## Your goal
All lines below must be repeated exactly, with the pictures omitted.

Records contained in a dataset
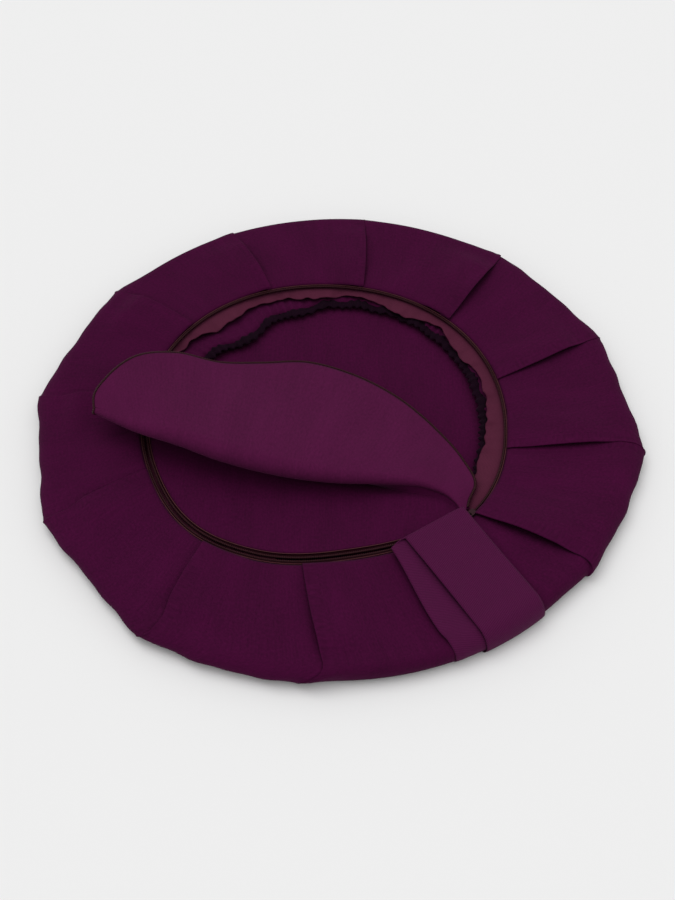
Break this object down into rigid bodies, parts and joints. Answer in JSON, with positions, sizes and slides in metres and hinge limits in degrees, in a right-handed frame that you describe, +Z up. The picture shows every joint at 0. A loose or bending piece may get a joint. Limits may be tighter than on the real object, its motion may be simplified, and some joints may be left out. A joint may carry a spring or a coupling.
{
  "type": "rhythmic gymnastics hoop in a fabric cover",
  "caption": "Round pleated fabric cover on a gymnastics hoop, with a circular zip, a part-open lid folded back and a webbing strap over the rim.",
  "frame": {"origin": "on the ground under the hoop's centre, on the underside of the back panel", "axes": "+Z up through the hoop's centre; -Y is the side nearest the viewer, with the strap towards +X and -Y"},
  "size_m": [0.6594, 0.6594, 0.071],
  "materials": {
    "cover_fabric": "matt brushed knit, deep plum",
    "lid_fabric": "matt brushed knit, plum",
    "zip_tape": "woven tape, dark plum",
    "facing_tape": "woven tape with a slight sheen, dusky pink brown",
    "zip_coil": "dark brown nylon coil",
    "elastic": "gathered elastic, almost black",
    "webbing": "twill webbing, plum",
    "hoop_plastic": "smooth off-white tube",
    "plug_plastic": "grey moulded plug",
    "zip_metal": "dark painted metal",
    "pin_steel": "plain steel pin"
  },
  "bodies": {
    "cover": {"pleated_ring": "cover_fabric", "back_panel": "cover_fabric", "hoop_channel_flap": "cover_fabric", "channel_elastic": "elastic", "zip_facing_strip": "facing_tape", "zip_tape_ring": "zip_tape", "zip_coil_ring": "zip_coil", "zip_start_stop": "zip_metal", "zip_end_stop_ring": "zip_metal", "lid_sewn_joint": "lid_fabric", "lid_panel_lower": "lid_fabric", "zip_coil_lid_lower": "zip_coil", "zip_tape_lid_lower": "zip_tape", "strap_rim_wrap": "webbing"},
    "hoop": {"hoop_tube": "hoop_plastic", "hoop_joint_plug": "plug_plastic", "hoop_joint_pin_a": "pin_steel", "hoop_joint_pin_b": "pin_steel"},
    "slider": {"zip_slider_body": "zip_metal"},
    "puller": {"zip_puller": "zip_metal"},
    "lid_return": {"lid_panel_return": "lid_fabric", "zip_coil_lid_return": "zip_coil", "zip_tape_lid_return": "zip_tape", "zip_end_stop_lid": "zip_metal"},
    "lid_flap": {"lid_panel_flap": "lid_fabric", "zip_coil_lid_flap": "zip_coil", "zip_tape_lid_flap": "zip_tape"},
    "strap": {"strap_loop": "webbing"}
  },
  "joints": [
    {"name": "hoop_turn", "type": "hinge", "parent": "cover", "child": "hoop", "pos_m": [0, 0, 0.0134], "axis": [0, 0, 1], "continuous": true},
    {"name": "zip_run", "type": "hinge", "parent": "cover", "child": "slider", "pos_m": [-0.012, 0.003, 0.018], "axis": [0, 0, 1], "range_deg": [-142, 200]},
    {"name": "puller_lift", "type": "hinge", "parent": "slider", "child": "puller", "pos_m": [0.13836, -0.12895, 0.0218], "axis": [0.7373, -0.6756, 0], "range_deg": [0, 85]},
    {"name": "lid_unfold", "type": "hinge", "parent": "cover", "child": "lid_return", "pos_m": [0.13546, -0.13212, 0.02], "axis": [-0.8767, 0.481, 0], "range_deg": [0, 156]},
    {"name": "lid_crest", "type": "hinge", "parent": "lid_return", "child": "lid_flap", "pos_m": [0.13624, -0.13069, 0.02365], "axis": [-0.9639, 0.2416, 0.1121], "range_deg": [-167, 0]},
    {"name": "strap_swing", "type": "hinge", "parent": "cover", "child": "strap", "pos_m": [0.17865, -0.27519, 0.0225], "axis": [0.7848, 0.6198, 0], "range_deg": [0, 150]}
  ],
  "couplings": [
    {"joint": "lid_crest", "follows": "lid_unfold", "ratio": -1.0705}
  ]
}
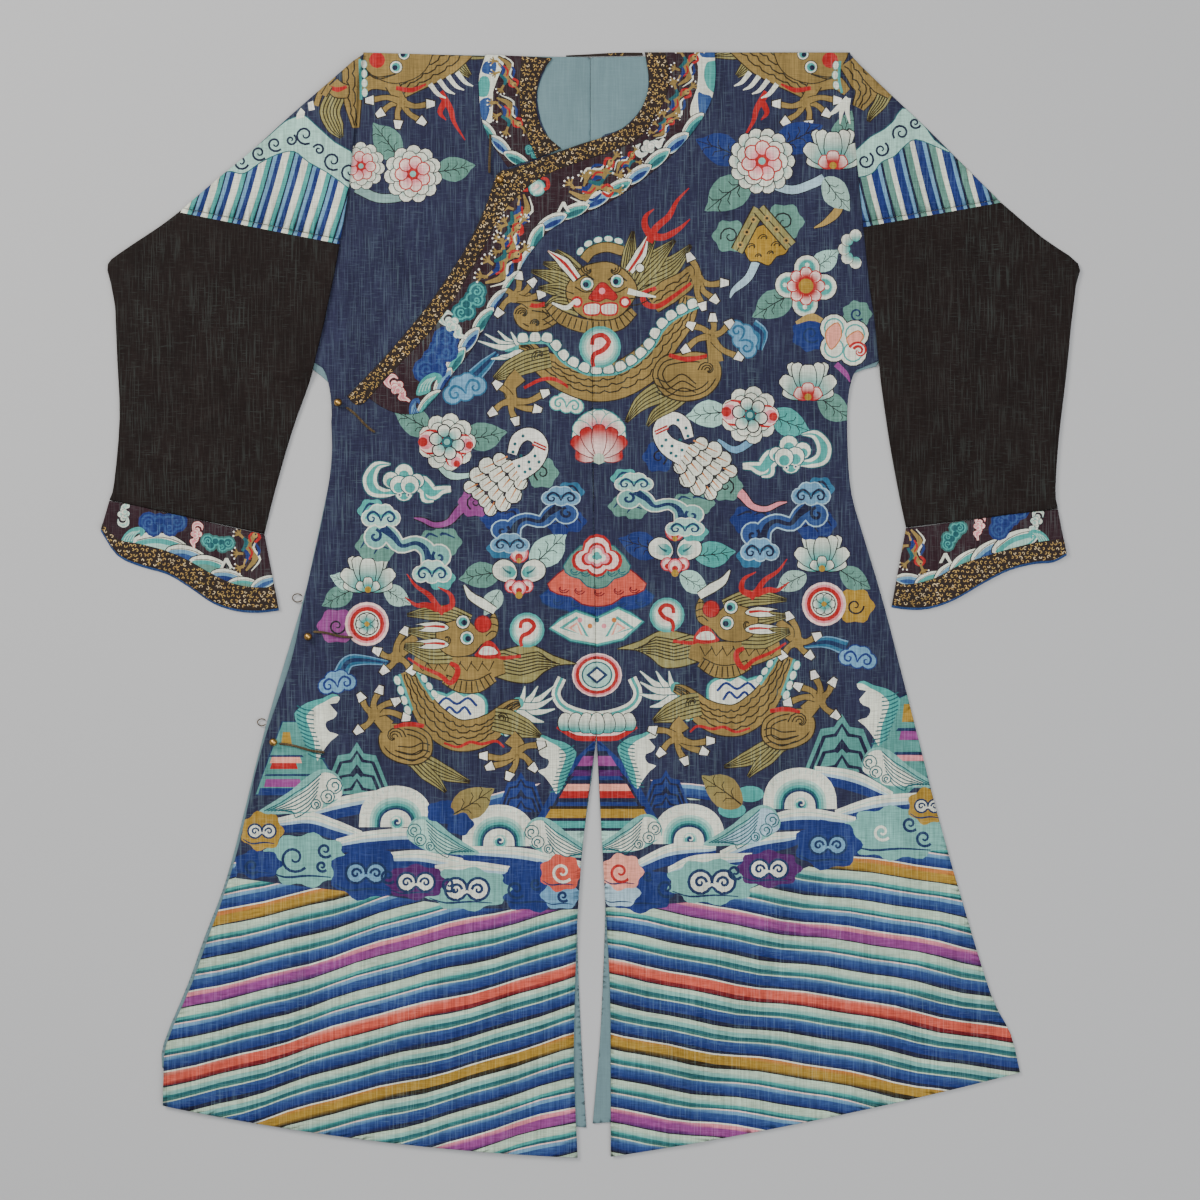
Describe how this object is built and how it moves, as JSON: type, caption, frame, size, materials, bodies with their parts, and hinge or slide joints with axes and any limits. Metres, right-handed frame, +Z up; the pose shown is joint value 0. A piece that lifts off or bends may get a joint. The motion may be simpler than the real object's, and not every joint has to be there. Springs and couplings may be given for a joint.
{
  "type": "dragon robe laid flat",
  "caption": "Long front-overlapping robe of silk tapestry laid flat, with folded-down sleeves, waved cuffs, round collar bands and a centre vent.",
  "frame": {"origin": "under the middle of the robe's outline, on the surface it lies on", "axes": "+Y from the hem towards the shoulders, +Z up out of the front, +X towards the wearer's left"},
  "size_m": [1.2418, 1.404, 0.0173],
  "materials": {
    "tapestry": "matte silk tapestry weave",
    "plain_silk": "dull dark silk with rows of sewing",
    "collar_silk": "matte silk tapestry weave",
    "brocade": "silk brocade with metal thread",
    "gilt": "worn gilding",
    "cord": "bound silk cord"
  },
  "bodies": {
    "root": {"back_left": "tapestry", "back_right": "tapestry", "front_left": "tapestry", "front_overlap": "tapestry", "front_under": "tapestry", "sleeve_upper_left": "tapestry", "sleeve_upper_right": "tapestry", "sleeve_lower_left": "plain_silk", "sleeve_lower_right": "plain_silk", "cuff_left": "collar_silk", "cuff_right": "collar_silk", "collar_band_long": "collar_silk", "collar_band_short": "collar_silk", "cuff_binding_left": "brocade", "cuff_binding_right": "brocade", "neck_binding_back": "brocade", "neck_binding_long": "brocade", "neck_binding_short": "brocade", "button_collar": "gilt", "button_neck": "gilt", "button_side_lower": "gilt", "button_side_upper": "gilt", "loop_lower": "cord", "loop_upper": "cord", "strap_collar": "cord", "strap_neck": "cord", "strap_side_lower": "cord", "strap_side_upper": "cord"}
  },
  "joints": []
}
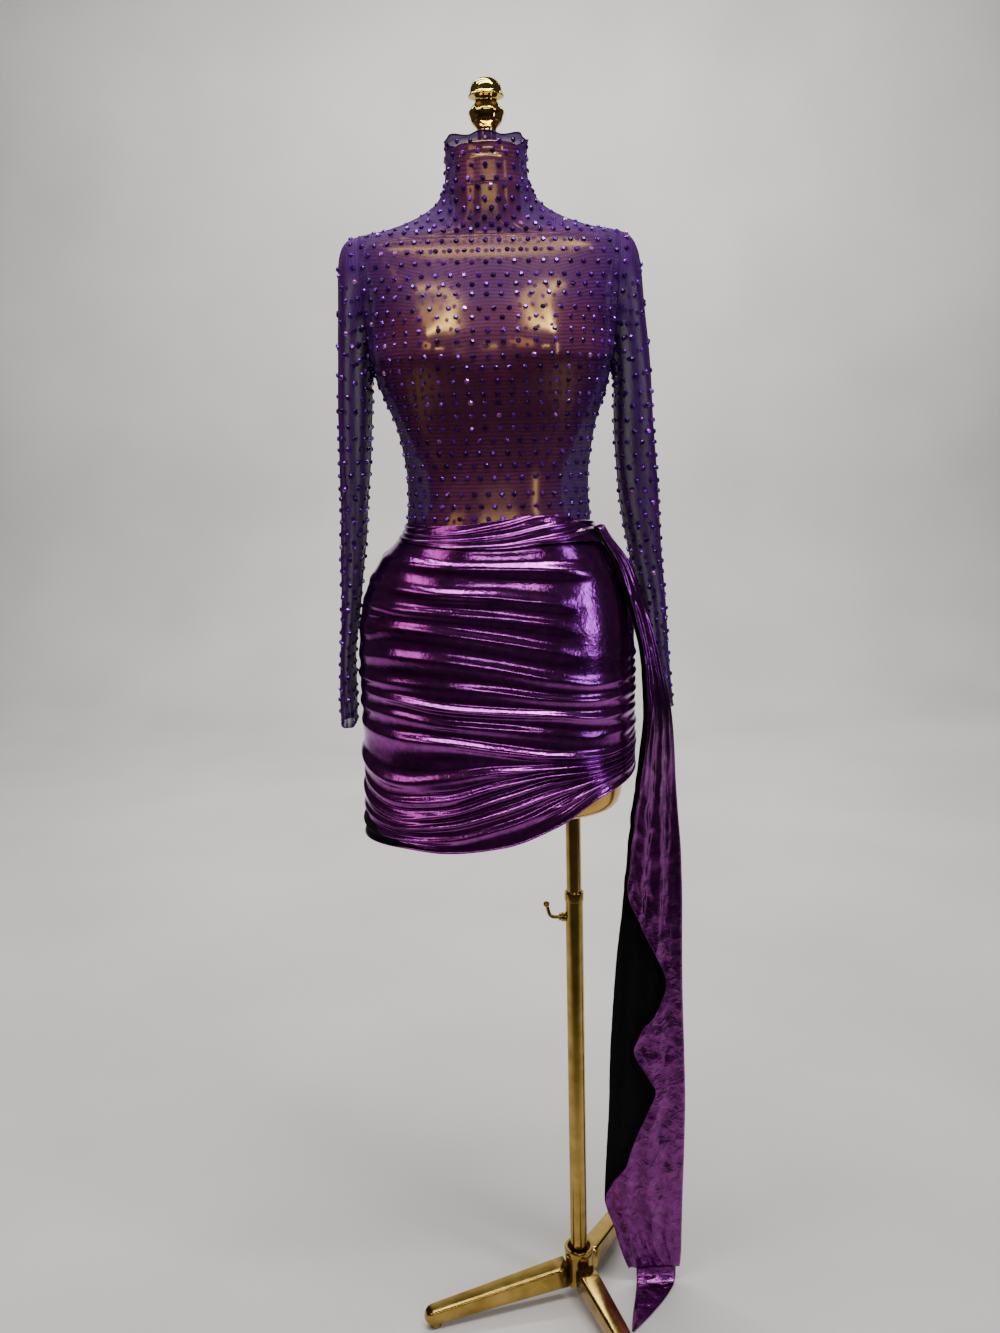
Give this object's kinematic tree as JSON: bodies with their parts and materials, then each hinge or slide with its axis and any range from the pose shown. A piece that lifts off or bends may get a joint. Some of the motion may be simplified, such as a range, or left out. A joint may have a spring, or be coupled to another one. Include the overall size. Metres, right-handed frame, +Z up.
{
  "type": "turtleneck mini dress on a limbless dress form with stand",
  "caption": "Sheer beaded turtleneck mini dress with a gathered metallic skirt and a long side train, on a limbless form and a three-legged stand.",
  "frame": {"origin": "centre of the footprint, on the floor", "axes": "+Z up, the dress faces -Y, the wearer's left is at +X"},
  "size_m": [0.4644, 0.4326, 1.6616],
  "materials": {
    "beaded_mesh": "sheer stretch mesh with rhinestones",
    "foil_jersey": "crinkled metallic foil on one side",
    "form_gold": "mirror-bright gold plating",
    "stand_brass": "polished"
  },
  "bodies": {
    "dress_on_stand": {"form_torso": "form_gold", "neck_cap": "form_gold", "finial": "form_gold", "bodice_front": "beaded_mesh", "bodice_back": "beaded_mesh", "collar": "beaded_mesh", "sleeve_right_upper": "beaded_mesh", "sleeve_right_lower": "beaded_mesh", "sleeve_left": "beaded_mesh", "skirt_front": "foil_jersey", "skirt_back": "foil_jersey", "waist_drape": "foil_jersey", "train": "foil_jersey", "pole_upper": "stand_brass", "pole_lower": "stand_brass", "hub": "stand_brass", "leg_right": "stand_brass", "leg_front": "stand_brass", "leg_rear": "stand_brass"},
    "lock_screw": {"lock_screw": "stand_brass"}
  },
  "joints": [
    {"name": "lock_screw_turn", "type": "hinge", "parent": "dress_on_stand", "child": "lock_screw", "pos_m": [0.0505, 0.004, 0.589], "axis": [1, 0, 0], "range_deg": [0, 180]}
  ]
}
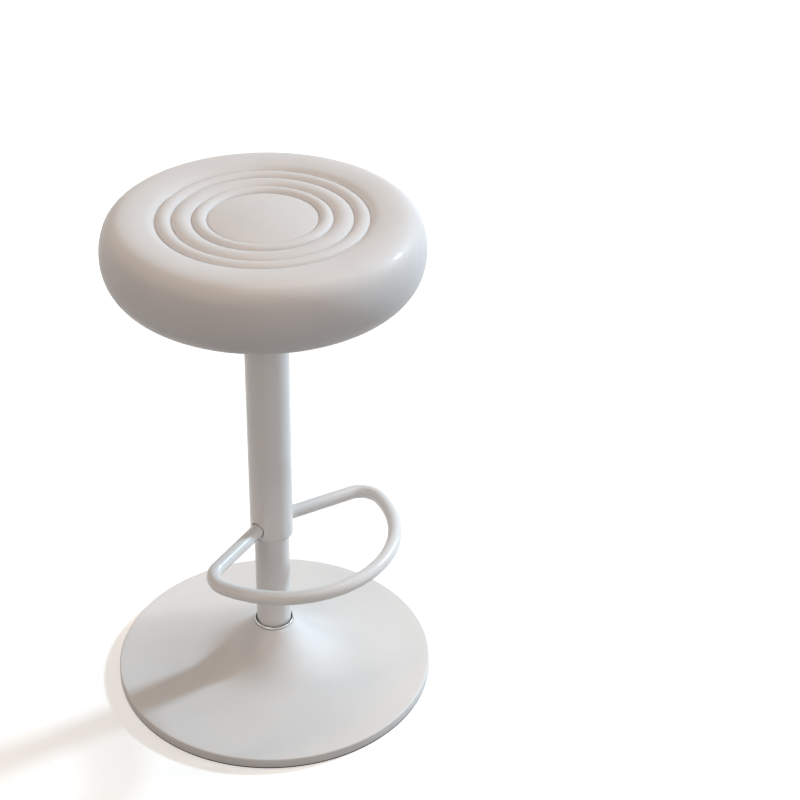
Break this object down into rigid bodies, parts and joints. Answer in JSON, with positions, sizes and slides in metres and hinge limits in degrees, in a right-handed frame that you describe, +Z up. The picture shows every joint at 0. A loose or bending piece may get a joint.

## Answer to this task
Break this object down into rigid bodies, parts and joints. Answer in JSON, with positions, sizes and slides in metres and hinge limits in degrees, in a right-handed frame that you describe, +Z up. The picture shows every joint at 0. A loose or bending piece may get a joint. Limits may be tighter than on the real object, its motion may be simplified, and some joints may be left out. A joint may carry a spring or a coupling.
{
  "type": "rhythmic gymnastics hoop in a fabric cover",
  "caption": "Round pleated fabric cover on a gymnastics hoop, with a circular zip, a part-open lid folded back and a webbing strap over the rim.",
  "frame": {"origin": "on the ground under the hoop's centre, on the underside of the back panel", "axes": "+Z up through the hoop's centre; -Y is the side nearest the viewer, with the strap towards +X and -Y"},
  "size_m": [0.6594, 0.6594, 0.071],
  "materials": {
    "cover_fabric": "matt brushed knit, deep plum",
    "lid_fabric": "matt brushed knit, plum",
    "zip_tape": "woven tape, dark plum",
    "facing_tape": "woven tape with a slight sheen, dusky pink brown",
    "zip_coil": "dark brown nylon coil",
    "elastic": "gathered elastic, almost black",
    "webbing": "twill webbing, plum",
    "hoop_plastic": "smooth off-white tube",
    "plug_plastic": "grey moulded plug",
    "zip_metal": "dark painted metal",
    "pin_steel": "plain steel pin"
  },
  "bodies": {
    "cover": {"pleated_ring": "cover_fabric", "back_panel": "cover_fabric", "hoop_channel_flap": "cover_fabric", "channel_elastic": "elastic", "zip_facing_strip": "facing_tape", "zip_tape_ring": "zip_tape", "zip_coil_ring": "zip_coil", "zip_start_stop": "zip_metal", "zip_end_stop_ring": "zip_metal", "lid_sewn_joint": "lid_fabric", "lid_panel_lower": "lid_fabric", "zip_coil_lid_lower": "zip_coil", "zip_tape_lid_lower": "zip_tape", "strap_rim_wrap": "webbing"},
    "hoop": {"hoop_tube": "hoop_plastic", "hoop_joint_plug": "plug_plastic", "hoop_joint_pin_a": "pin_steel", "hoop_joint_pin_b": "pin_steel"},
    "slider": {"zip_slider_body": "zip_metal"},
    "puller": {"zip_puller": "zip_metal"},
    "lid_return": {"lid_panel_return": "lid_fabric", "zip_coil_lid_return": "zip_coil", "zip_tape_lid_return": "zip_tape", "zip_end_stop_lid": "zip_metal"},
    "lid_flap": {"lid_panel_flap": "lid_fabric", "zip_coil_lid_flap": "zip_coil", "zip_tape_lid_flap": "zip_tape"},
    "strap": {"strap_loop": "webbing"}
  },
  "joints": [
    {"name": "hoop_turn", "type": "hinge", "parent": "cover", "child": "hoop", "pos_m": [0, 0, 0.0134], "axis": [0, 0, 1], "continuous": true},
    {"name": "zip_run", "type": "hinge", "parent": "cover", "child": "slider", "pos_m": [-0.012, 0.003, 0.018], "axis": [0, 0, 1], "range_deg": [-142, 200]},
    {"name": "puller_lift", "type": "hinge", "parent": "slider", "child": "puller", "pos_m": [0.13836, -0.12895, 0.0218], "axis": [0.7373, -0.6756, 0], "range_deg": [0, 85]},
    {"name": "lid_unfold", "type": "hinge", "parent": "cover", "child": "lid_return", "pos_m": [0.13546, -0.13212, 0.02], "axis": [-0.8767, 0.481, 0], "range_deg": [0, 156]},
    {"name": "lid_crest", "type": "hinge", "parent": "lid_return", "child": "lid_flap", "pos_m": [0.13624, -0.13069, 0.02365], "axis": [-0.9639, 0.2416, 0.1121], "range_deg": [-167, 0]},
    {"name": "strap_swing", "type": "hinge", "parent": "cover", "child": "strap", "pos_m": [0.17865, -0.27519, 0.0225], "axis": [0.7848, 0.6198, 0], "range_deg": [0, 150]}
  ],
  "couplings": [
    {"joint": "lid_crest", "follows": "lid_unfold", "ratio": -1.0705}
  ]
}
Describe how this object is built and how it moves, as JSON: type, caption, frame, size, materials, bodies with their parts, and hinge or slide joints with axes and any limits. Metres, right-handed frame, +Z up; the pose shown is joint value 0. A piece that lifts off or bends may get a joint. The motion may be simpler than the real object's, and not every joint has to be there. Springs and couplings may be given for a joint.
{
  "type": "dragon robe laid flat",
  "caption": "Long front-overlapping robe of silk tapestry laid flat, with folded-down sleeves, waved cuffs, round collar bands and a centre vent.",
  "frame": {"origin": "under the middle of the robe's outline, on the surface it lies on", "axes": "+Y from the hem towards the shoulders, +Z up out of the front, +X towards the wearer's left"},
  "size_m": [1.2418, 1.404, 0.0173],
  "materials": {
    "tapestry": "matte silk tapestry weave",
    "plain_silk": "dull dark silk with rows of sewing",
    "collar_silk": "matte silk tapestry weave",
    "brocade": "silk brocade with metal thread",
    "gilt": "worn gilding",
    "cord": "bound silk cord"
  },
  "bodies": {
    "root": {"back_left": "tapestry", "back_right": "tapestry", "front_left": "tapestry", "front_overlap": "tapestry", "front_under": "tapestry", "sleeve_upper_left": "tapestry", "sleeve_upper_right": "tapestry", "sleeve_lower_left": "plain_silk", "sleeve_lower_right": "plain_silk", "cuff_left": "collar_silk", "cuff_right": "collar_silk", "collar_band_long": "collar_silk", "collar_band_short": "collar_silk", "cuff_binding_left": "brocade", "cuff_binding_right": "brocade", "neck_binding_back": "brocade", "neck_binding_long": "brocade", "neck_binding_short": "brocade", "button_collar": "gilt", "button_neck": "gilt", "button_side_lower": "gilt", "button_side_upper": "gilt", "loop_lower": "cord", "loop_upper": "cord", "strap_collar": "cord", "strap_neck": "cord", "strap_side_lower": "cord", "strap_side_upper": "cord"}
  },
  "joints": []
}
Give this object's kinematic tree as JSON: bodies with their parts and materials, then each hinge or slide with its axis and any range from the pose shown. A piece that lifts off or bends may get a joint. Some of the motion may be simplified, such as a range, or left out. A joint may have a spring, or be coupled to another one. Include the overall size. Metres, right-handed frame, +Z up.
{
  "type": "turtleneck mini dress on a limbless dress form with stand",
  "caption": "Sheer beaded turtleneck mini dress with a gathered metallic skirt and a long side train, on a limbless form and a three-legged stand.",
  "frame": {"origin": "centre of the footprint, on the floor", "axes": "+Z up, the dress faces -Y, the wearer's left is at +X"},
  "size_m": [0.4644, 0.4326, 1.6616],
  "materials": {
    "beaded_mesh": "sheer stretch mesh with rhinestones",
    "foil_jersey": "crinkled metallic foil on one side",
    "form_gold": "mirror-bright gold plating",
    "stand_brass": "polished"
  },
  "bodies": {
    "dress_on_stand": {"form_torso": "form_gold", "neck_cap": "form_gold", "finial": "form_gold", "bodice_front": "beaded_mesh", "bodice_back": "beaded_mesh", "collar": "beaded_mesh", "sleeve_right_upper": "beaded_mesh", "sleeve_right_lower": "beaded_mesh", "sleeve_left": "beaded_mesh", "skirt_front": "foil_jersey", "skirt_back": "foil_jersey", "waist_drape": "foil_jersey", "train": "foil_jersey", "pole_upper": "stand_brass", "pole_lower": "stand_brass", "hub": "stand_brass", "leg_right": "stand_brass", "leg_front": "stand_brass", "leg_rear": "stand_brass"},
    "lock_screw": {"lock_screw": "stand_brass"}
  },
  "joints": [
    {"name": "lock_screw_turn", "type": "hinge", "parent": "dress_on_stand", "child": "lock_screw", "pos_m": [0.0505, 0.004, 0.589], "axis": [1, 0, 0], "range_deg": [0, 180]}
  ]
}
Break this object down into rigid bodies, parts and joints. Answer in JSON, with positions, sizes and slides in metres and hinge limits in degrees, in a right-handed frame that you describe, +Z up. The picture shows every joint at 0. A loose or bending piece may get a joint.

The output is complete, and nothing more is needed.